Our last stop was down into the Hall itself with the plaques. There’s a lot of back-and-forth between the vote and the induction ceremony about the wording on the plaque. They’ve had to change a couple of plaques: on one, they got a Hispanic player’s last names in the wrong order. After Jackie Robinson died, they added a sentence to his plaque about his role in integrating the major leagues. He had been adamant about leaving that off, but his family thought it should be acknowledged, especially since the stress probably contributed to his early death. If a player served in combat, there’s a medallion below the plaque. See Yogi’s plaque.

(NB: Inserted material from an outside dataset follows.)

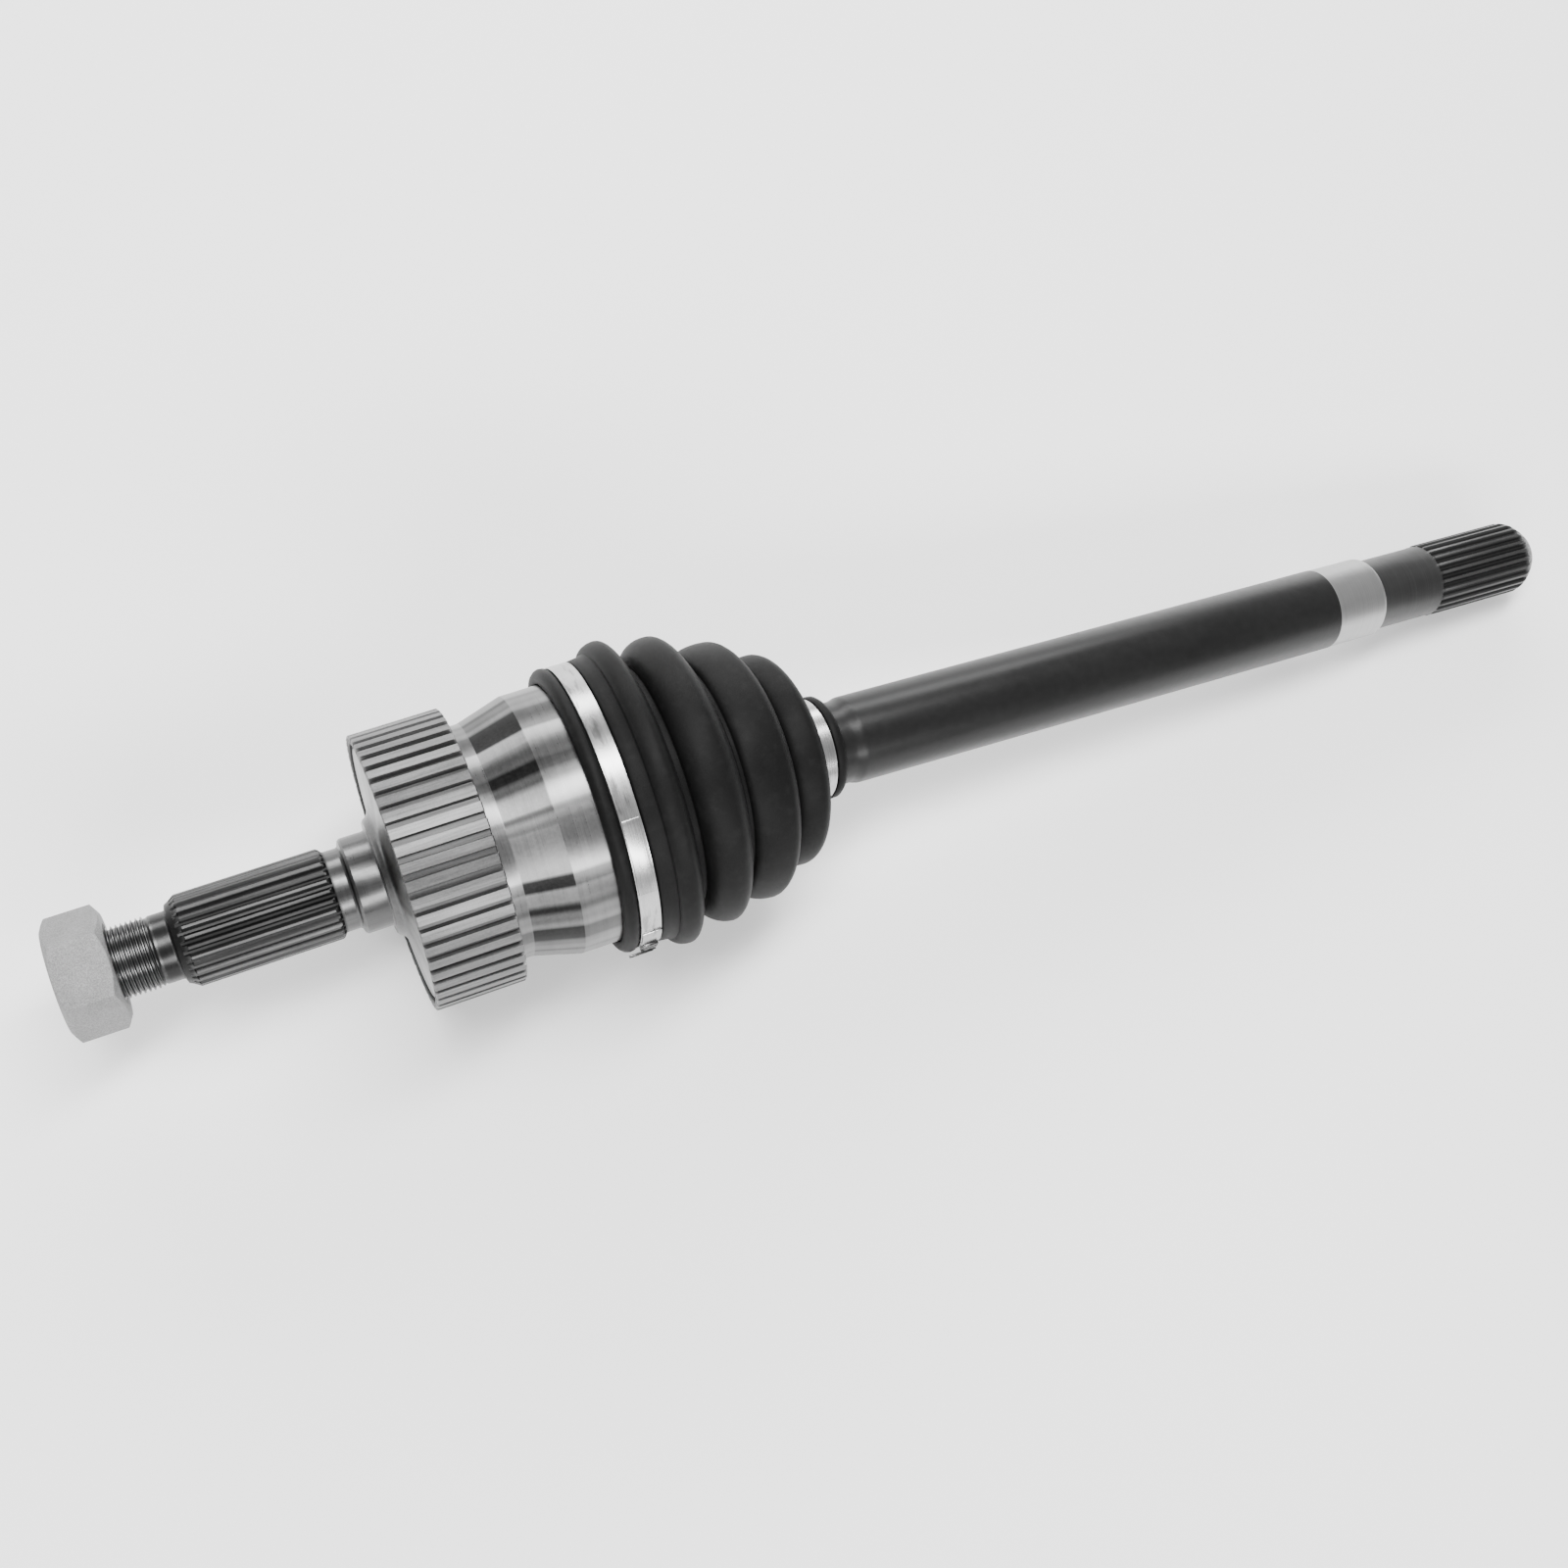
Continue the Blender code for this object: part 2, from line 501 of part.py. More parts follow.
def boot_profile():
    """Outer line from the bell lip to the cuff lip, and the inner line back."""
    groove = LARGE_BAND_RADIUS - LARGE_BAND_THICKNESS - GAP
    cuff_groove = SMALL_BAND_RADIUS - SMALL_BAND_THICKNESS - GAP
    band_from = LARGE_BAND_FROM - GAP
    band_to = LARGE_BAND_FROM + LARGE_BAND_WIDTH + GAP
    cuff_from = SMALL_BAND_FROM - GAP
    cuff_to = SMALL_BAND_FROM + SMALL_BAND_WIDTH + GAP
    lip_end = cuff_to + CUFF_LIP_WIDTH
    outer = [
        (BOOT_LIP_FROM, BOOT_LIP_RADIUS - 2.2),
        (BOOT_LIP_FROM + 1.6, BOOT_LIP_RADIUS),
        (band_from - 0.4, BOOT_LIP_RADIUS),
        (band_from, groove),
        (band_to, groove),
        (band_to + 0.3, LARGE_BAND_RADIUS - 0.5),
        (band_to + FIRST_STEP_LENGTH, LARGE_BAND_RADIUS + 0.9),
    ]
    inner = [(band_to + FIRST_STEP_LENGTH, LARGE_BAND_RADIUS + 0.9 - BOOT_WALL)]
    for number, (along, radius, before, behind) in enumerate(CRESTS):
        hump = [
            (along - 0.75 * before, radius - 0.34 * FOLD_DEPTH),
            (along, radius),
            (along + 0.75 * behind, radius - 0.34 * FOLD_DEPTH),
        ]
        if number == 0:
            hump[0] = (along - 0.75 * before, radius - 0.1 * FOLD_DEPTH)
        outer += hump
        inner += [(place, size - BOOT_WALL) for place, size in hump]
        if number < len(VALLEYS):
            outer.append(VALLEYS[number])
            inner.append((VALLEYS[number][0], VALLEYS[number][1] - BOOT_WALL))
    last_along, last_radius, _, last_width = CRESTS[-1]
    last_fold = last_along + last_width
    shoulder = [
        (last_fold, last_radius - FOLD_DEPTH),
        ((last_fold + cuff_from) / 2, (last_radius - FOLD_DEPTH + cuff_groove) / 2 - 0.2),
        (cuff_from, cuff_groove + 2.0),
    ]
    outer += shoulder
    outer += [
        (cuff_from, cuff_groove),
        (cuff_to, cuff_groove),
        (cuff_to + 0.3, CUFF_LIP_RADIUS),
        (lip_end - 1.2, CUFF_LIP_RADIUS),
        (lip_end, CUFF_LIP_RADIUS - 1.4),
        (lip_end, bore_for(CUFF_SEAT_RADIUS)),
    ]
    inner += [
        (last_fold - 1.6, last_radius - FOLD_DEPTH - BOOT_WALL),
        (cuff_from - 4.4, bore_for(CUFF_SEAT_RADIUS) + 3.6),
        (cuff_from - 2.2, bore_for(CUFF_SEAT_RADIUS)),
    ]
    seat = bore_for(BELL_RADIUS)
    return outer + inner[::-1] + [(BELL_MOUTH + GAP, seat), (BOOT_LIP_FROM, seat)]


def make_boot(parent, bend):
    """The boot is straight with the bell up to its first crest and with the bar from the cuff on."""
    bm = turned(boot_profile(), ROUND, closed=True)
    first = CRESTS[0][0] + 0.75 * CRESTS[0][3]
    for vert in bm.verts:
        share = min(max((vert.co.x - first) / (FLEX_END - first), 0.0), 1.0)
        share = share * share * (3 - 2 * share)
        vert.co = Matrix.Rotation((share - 0.5) * bend, 3, "Y") @ vert.co
    return add_object("boot", bm, parent, ((0.03, 0.03, 0.03), 0.55, 0.0))


def empty(name, place, tilt, parent=None):
    made = bpy.data.objects.new(name, None)
    made.empty_display_size = 0.03
    bpy.context.collection.objects.link(made)
    made.parent = parent
    made.location = place
    made.rotation_euler = (0.0, tilt, 0.0)
    return made


def resting_tilts():
    """The axle lies on the tone ring's back edge, the boot's first crest and the end of the bar."""
    crest_along, crest_radius = CRESTS[0][:2]
    crest_flat = crest_radius * math.cos(math.pi / ROUND)
    bell_tilt = math.atan2(crest_flat - TONE_RADIUS, crest_along - TONE_FROM)
    height = TONE_RADIUS * math.cos(bell_tilt) - TONE_FROM * math.sin(bell_tilt)
    end_along = BAR_FULL_TO + GROUND_WIDTH + INNER_NECK_LENGTH + INNER_SPLINE_LENGTH - END_CHAMFER_LENGTH
    end_radius = INNER_SPLINE_RADIUS
    reach = math.hypot(end_along, end_radius)
    bar_tilt = math.asin(height / reach) - math.atan2(end_radius, end_along)
    return bell_tilt, bar_tilt, height


def bounds():
    graph = bpy.context.evaluated_depsgraph_get()
    low = Vector((1e9, 1e9, 1e9))
    high = -low
    for obj in bpy.data.objects:
        if obj.type != "MESH" or obj.hide_render:
            continue
        shape = obj.evaluated_get(graph)
        for vert in shape.data.vertices:
            place = shape.matrix_world @ vert.co
            low = Vector(map(min, low, place))
            high = Vector(map(max, high, place))
    return low, high


def main():
    clear_scene()
    bell_tilt, bar_tilt, height = resting_tilts()
    bend = bell_tilt + bar_tilt
    middle = bar_tilt - bend / 2
    centre = empty("joint_centre", (0.0, 0.0, height * MM), 0.0)
    bell = empty("bell_axis", (0, 0, 0), -bell_tilt, centre)
    cage = empty("cage_axis", (0, 0, 0), middle, centre)
    bar = empty("bar_axis", (0, 0, 0), bar_tilt, centre)
    make_housing(bell)
    make_tone_ring(bell)
    make_nut(bell)
    make_band(
        "boot_clamp_large", bell, LARGE_BAND_FROM, LARGE_BAND_WIDTH, LARGE_BAND_RADIUS,
        LARGE_BAND_THICKNESS, LARGE_EAR, LARGE_EAR_TURN,
    )
    make_cage(cage)
    make_balls(cage)
    make_boot(cage, bend)
    make_race(bar)
    make_shaft(bar)
    race_half = RACE_WIDTH / 2
    make_snap_ring("race_circlip", bar, -race_half - GAP - SNAP_RING_WIDTH, math.radians(150))
    make_snap_ring("race_stop_ring", bar, race_half + GAP, math.radians(40))
    make_band(
        "boot_clamp_small", bar, SMALL_BAND_FROM, SMALL_BAND_WIDTH, SMALL_BAND_RADIUS,
        SMALL_BAND_THICKNESS, SMALL_EAR, SMALL_EAR_TURN,
    )
    bpy.context.view_layer.update()
    low, high = bounds()
    centre.location.x -= (low.x + high.x) / 2
    centre.location.z -= low.z
    bpy.context.view_layer.update()
    low, high = bounds()
    print("size", [round(value * 1000, 2) for value in high - low])
    print("low", [round(value * 1000, 2) for value in low])
    print("joint centre", [round(value, 6) for value in centre.location])
    print("tilts", round(math.degrees(bell_tilt), 4), round(math.degrees(bar_tilt), 4))


main()
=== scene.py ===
import json
import math
import bpy
import bmesh
from mathutils import Matrix, Vector


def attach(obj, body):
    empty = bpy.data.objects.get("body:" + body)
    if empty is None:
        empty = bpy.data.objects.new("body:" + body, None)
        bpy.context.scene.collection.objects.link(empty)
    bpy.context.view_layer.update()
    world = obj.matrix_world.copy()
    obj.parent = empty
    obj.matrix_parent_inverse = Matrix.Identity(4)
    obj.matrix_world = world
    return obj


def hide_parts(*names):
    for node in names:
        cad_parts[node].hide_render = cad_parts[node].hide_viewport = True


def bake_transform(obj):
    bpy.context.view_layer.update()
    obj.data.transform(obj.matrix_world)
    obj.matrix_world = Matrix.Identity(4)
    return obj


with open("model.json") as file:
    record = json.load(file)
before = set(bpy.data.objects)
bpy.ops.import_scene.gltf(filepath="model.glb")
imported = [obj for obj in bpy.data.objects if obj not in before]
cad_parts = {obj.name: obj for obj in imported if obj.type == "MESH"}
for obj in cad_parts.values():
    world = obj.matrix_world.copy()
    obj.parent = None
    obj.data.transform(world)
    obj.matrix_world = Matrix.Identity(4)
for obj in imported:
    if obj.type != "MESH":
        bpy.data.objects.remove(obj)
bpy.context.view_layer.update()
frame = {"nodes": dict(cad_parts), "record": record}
mm = 0.001
joints = {joint["name"]: joint for joint in frame["record"]["behaviour"]["joints"]}
jointPlace = Vector(joints["cage_bend"]["pos_m"])
bellTilt = math.radians(-3.9808)  # nut end down
barTilt = math.radians(4.9512)  # spline end down
restBend = barTilt - bellTilt
straightTilt = (barTilt + bellTilt) / 2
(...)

Note that Yogi’s cap is blank. He was having a dispute with the Yankees at the time of his induction, so he had his profile instead of his face forward so it wouldn’t be so obvious that he didn’t have the logo on the cap.
The only woman in the Hall.
Of course, I had to take a photo of Pudge!
The Hall appears to be getting full: they’ve already added a rotunda to the original hall area, and it looks as if there’s only a handful of slots left on the wall. However, when they started putting the plaques in the rotunda, they didn’t use the short “side” walls, as they did in the original area. So they are going to move the plaques “back,” so to speak, to match the format of the original hall (that may happen over this winter). That project doesn’t sound too bad, except that in 2015, the players started signing the wall where their plaque will go. So, they literally have to move the wall panels to avoid having the wrong signature under a plaque. Last year, with a six-person class, it seems as if the rotunda would fill up pretty quickly, even with the rearranging. However, a typical class is only one or two, so they think they’ll have enough space until about 2050 . . . and by then someone else will be worrying about it.
The plaques do travel, usually for an event at the player’s home park. There are special carrying cases: they get the case a ticket (middle seat) with a curator and a security guard on either side.